"Das Beispiel vom reichen Mann und vom armen Lazarus"

Lukas 16, 19 - 31
kommentiert von Michael Landau

Armut, die ein zum Himmel schreiendes Unrecht darstellt, und Reichtum, der blind macht und scheinbare Sicherheit schenkt, die sich doch am Ende als trügerisch erweist. Immer wieder greift Lukas dieses Thema auf. Und der Einsatz für die Armen ist in der Tat im Licht der Bibel so etwas wie ein Echtheitstest für den Glauben. Unser Christsein entscheidet sich nicht am Sonntag – so wichtig und schön die gemeinsame Feier des Gottesdienstes in einer lebendigen Gemeinde auch ist – sondern unter der Woche, dort, wo wir uns entscheiden, für oder gegen die Armen, für oder gegen die Menschen, für oder gegen Christus in den vielen kleinen Entscheidungen unseres eigenen Alltags.
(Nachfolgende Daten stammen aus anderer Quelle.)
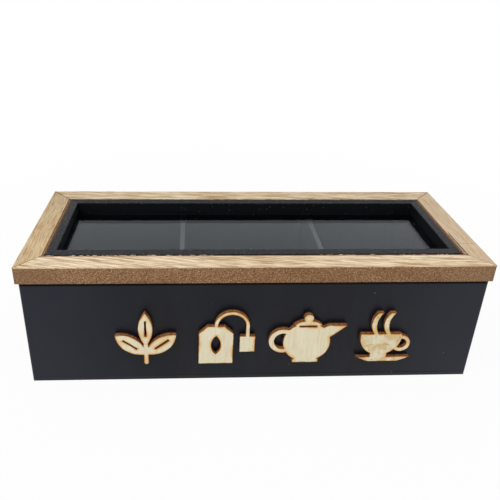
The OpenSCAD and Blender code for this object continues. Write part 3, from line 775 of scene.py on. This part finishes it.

So überliefert uns das Evangelium vom heutigen Sonntag ein Gleichnis, das Menschen durch die Jahrhunderte immer wieder berührt hat und berührt: Lazarus, der vor der Tür des reichen Prassers liegt und der seinen Hunger gerne mit den Resten gestillt hätte, die vom Tisch des Reichen hinunterfielen. Statt dessen die Hunde, die kommen und die an seinen Geschwüren lecken.

Wir hören dieses Gleichnis heute und hier. Wo es uns gut geht. Und wo wir doch nur einige Stunden mit dem Auto zurücklegen müssen, um etwa in der Ukraine auf Straßenkinder zu stoßen, im Kosovo auf Kinder, die nach dem Krieg verwaist sind oder in Albanien auf alte und kranke Menschen, die ohne die Hilfe anderer wahrscheinlich alleine in ihren Wohnungen verhungern würden. Nicht, dass Europa das nicht wüsste, nur will es niemand sehen, niemand wahrhaben, dass da Menschen liegen, vor unserer Türe und vor den Toren dessen, was sich heute als Europa bezeichnet. Ich sage das in der Überzeugung, dass uns das Zusammenwachsen Europas gut tut. Aber wir dürfen dabei die Armen nicht draußen lassen. Um ihretwillen nicht, doch auch um unserer selber willen nicht. Denn eines ist klar: Inseln des Reichtums in einem Meer der Armut haben auf Dauer keinen Bestand.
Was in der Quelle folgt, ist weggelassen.